We can then look up and use the value in our scripts, allowing us to avoid hard-coding such sensitive information into the script itself.

In a similar fashion, the DataKit project template we've been using automatically creates a few helpful environment variables. These variables are stored in a hidden .env file in each project, and are automatically loaded (without need for using the export command explicitly) into our project's virtual environment whe we run pipenv shell.

~> cd ~/code/comm-177p-assignment-1
~/code/comm-177p-assignment-1> cat .env
PROJECT_ROOT=${PWD}
PYTHONPATH=${PROJECT_ROOT}
DATA_DIR=${PROJECT_ROOT}/data

# Notice that .env variables get loaded below
~/code/comm-177p-assignment-1> pipenv shell
Loading .env environment variables…
Launching subshell in virtual environment…
 . /Users/tumgoren/.local/share/virtualenvs/comm-177p-assignment-1-aN5P1Pxo/bin/activate
~/code/comm-177p-assignment-1>  . /Users/tumgoren/.local/share/virtualenvs/comm-177p-assignment-1-aN5P1Pxo/bin/activate


(comm-177p-assignment-1) ~/code/comm-177p-assignment-1> printenv | grep DATA_DIR
DATA_DIR=/Users/tumgoren/code/comm-177p-assignment-1/data

Above, note that we used command substitution in the variable definitions to dynamically generate the values based on the current working directory (~/code/comm-177p-assignment-1).

The variables can now be used by shell scripts and Python code to build portable paths to files in the project.

For example, a script located at comm-177p-assignment-1/scripts/myscript.py could dynamically build a path to comm-177p-assignment-1/data/awesome.csv using the below strategy:

import os
data_dir = os.environ['DATA_DIR']
# Use the "join" function to join the path components
csv_file = os.path.join(data_dir, 'awesome.csv')
with open(csv_file, 'r') as source_file:
	text = source_file.read()

The one potential hiccup with this approach is that it will only work if pipenv shell is run from the top-most directory of the project (commonly called the project "root"). If you were to activate the enviroment from, say, the scripts/ directory, the paths would be incorrect. So be sure to only activate the project environment from the repo's root.

There are even more robust strategies for dynamically generating file paths in Python, but for this course, we'll generally rely on the use of the shell variable strategy described here.

Path Tricks in Python

A final technique for portability involves using Python to dynamically construct file paths, rather than relying on environment variables.
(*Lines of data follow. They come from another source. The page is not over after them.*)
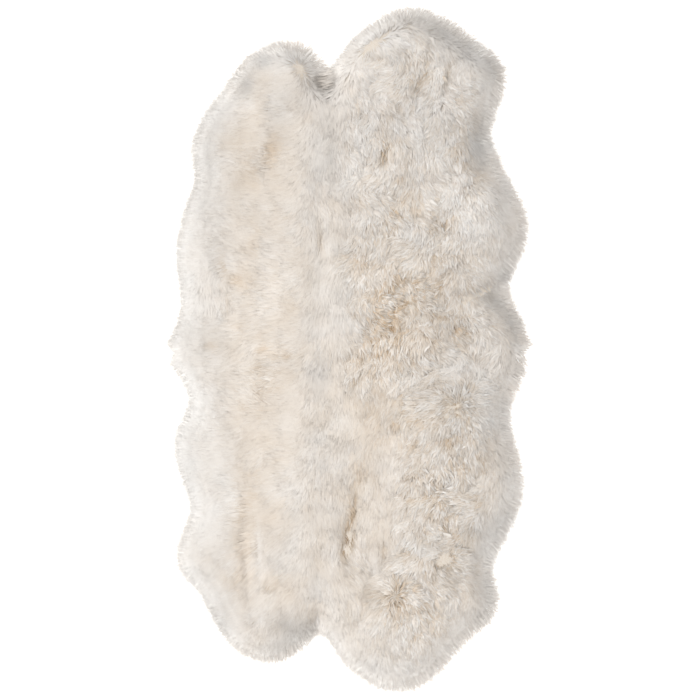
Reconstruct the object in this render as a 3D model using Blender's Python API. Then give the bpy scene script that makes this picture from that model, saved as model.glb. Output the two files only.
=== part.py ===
"""A sheepskin rug of four pelts, sewn flank to flank and rump to rump, lying flat.

Each pelt is one solid: a lumpy slab as deep as its pile, with flat walls where it is sewn to its
neighbours, an overhanging rim, and a row of tapered locks that lie on the floor around that rim.
Metres, +Z up, the floor at Z = 0, and +Y runs towards the taller pair of necks.
"""

import math
import random
from typing import NamedTuple

import bmesh
import bpy
import numpy as np
from mathutils import Vector, noise
from mathutils.geometry import delaunay_2d_cdt

# Driving sizes, in metres
MM = 0.001
PILE_DEPTH = 0.058  # the usual height of the wool over the floor
RIM_HEIGHT = 0.015  # the height at which the wool overhangs furthest
SHOULDER = 0.085  # the wool rounds over from its rim to its full depth in this width
UNDERCUT = 0.009  # how far the foot of the rim stands back from the overhang
OUTLINE_STEP = 0.024  # the spacing of points along an outline, and so the width of a rim lock
SEAM_GAP = 0.0003  # between the sewn walls of two pelts
SEAM_DIP = 0.005  # how far the pile sinks along a seam
SEAM_DIP_WIDTH = 0.030
LOCK_LENGTH = 0.019  # how far a usual rim lock reaches past the overhang
LOCK_LENGTHS = (0.7, 1.25)  # the shortest and the longest, as shares of that
LOCK_LEAN = 0.45  # the most a lock bends along the rim, as a share of its length
LOCK_CLEARANCE = 0.003  # from a lock's tip to the line of the seam beside it
UNEVENNESS = ((0.105, 0.0065), (0.055, 0.0045))  # widths and heights of its small lumps
SEED = 7

# Points of the top: rings at these distances inside the rim, then an even pattern
SHOULDER_RINGS = (0.004, 0.013, 0.028, 0.050, 0.074)
CROWN_STEP = 0.023


class RimPoint(NamedTuple):
    """A crest or a waist of the scalloped rim, in mm from where the two seams cross."""

    across: float
    along: float


class Lump(NamedTuple):
    """A tuft that stands proud or a hollow in the wool, in mm; turn is in degrees from +Y."""

    across: float
    along: float
    half_width: float
    half_length: float
    turn: float
    rise: float


class LockStage(NamedTuple):
    """A cross-section of a rim lock: share of its length and of its root's width, and height."""

    reach: float
    width: float
    height: float


class Pelt(NamedTuple):
    """A pelt's side of the two seams (+1 or -1), its wool's colour, and its rim, clockwise."""

    side: tuple
    wool: tuple
    rim: tuple


LOCK_STAGES = (
    LockStage(reach=0.55, width=0.72, height=0.009),
    LockStage(reach=1.0, width=0.26, height=0.003),
)

# The ends of the centre seam, which are the notches between the necks
TOP_NOTCH = RimPoint(22, 690)
BOTTOM_NOTCH = RimPoint(1, -706)

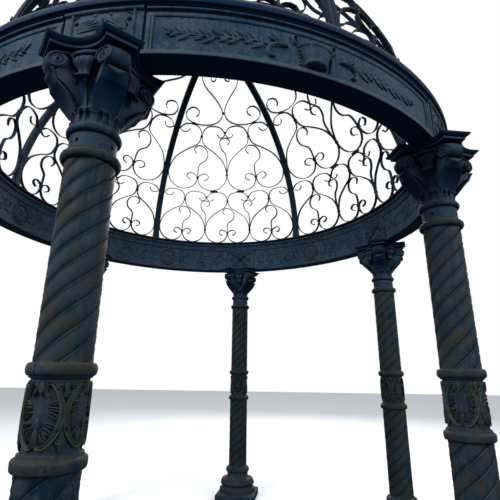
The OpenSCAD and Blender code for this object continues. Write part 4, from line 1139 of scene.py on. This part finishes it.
def domeNormal(azimuth, climb):
    d = domeLook
    flat = np.cos(climb) / d["radius"]
    n = np.stack([np.sin(azimuth) * flat, np.cos(azimuth) * flat, np.sin(climb) / d["rise"]], -1)
    return n / np.linalg.norm(n, axis=-1, keepdims=True)


def footRing():
    d = domeLook
    half, bevel = d["footWidth"] / 2, 0.002
    low, top = domeFoot - d["footThick"], domeFoot
    inner, outer = d["radius"] - half, d["radius"] + half
    profile = np.array([(inner, low + bevel), (inner + bevel, low), (outer - bevel, low),
                        (outer, low + bevel), (outer, top - bevel), (outer - bevel, top),
                        (inner + bevel, top), (inner, top - bevel)])
    sides = 180
    a = np.arange(sides)[:, None] * 2 * np.pi / sides
    r, z = profile[None, :, 0], profile[None, :, 1] + 0 * a
    return surface(np.stack([r * np.sin(a), r * np.cos(a), z], -1), 0.2, loop=True)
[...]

Let's once again assume we have the following project structure:

~/project/scripts/myscript.py
~/project/data/awesome.csv

The Python code in scripts/myscript.py could dynamically construct the path to data/awesome.csv in the following, portable way:

import os
from pathlib import Path

project_root = Path(__file__).resolve().parent.parent
csv_file = os.path.join(project_root, 'data/awesome.csv')
with open(csv_file, 'r') as source_file:
	text = source_file.read()

Notice that we're using the Python Path library to dynamically resolve the root of our project, based on a special variable called __file__. This variable is automatically created by Python and contains the name of the file from which the Python code was loaded (in this case myscript.py). We feed this variable to Path, which in turn provides some helpful methods related to...you guessed it...file paths. The .parent method provides the parent directory of a file or directory. By calling it two times, we're able to accurately resolve the project root relative to scripts/myscript.py.

This is a somewhat more advanced use of Python to dynamically construct file paths. It's arguably a bit more robust than the environment variable method described above, although it requires us to write more complex code than if we were to simply rely on an automatically generated environment variable.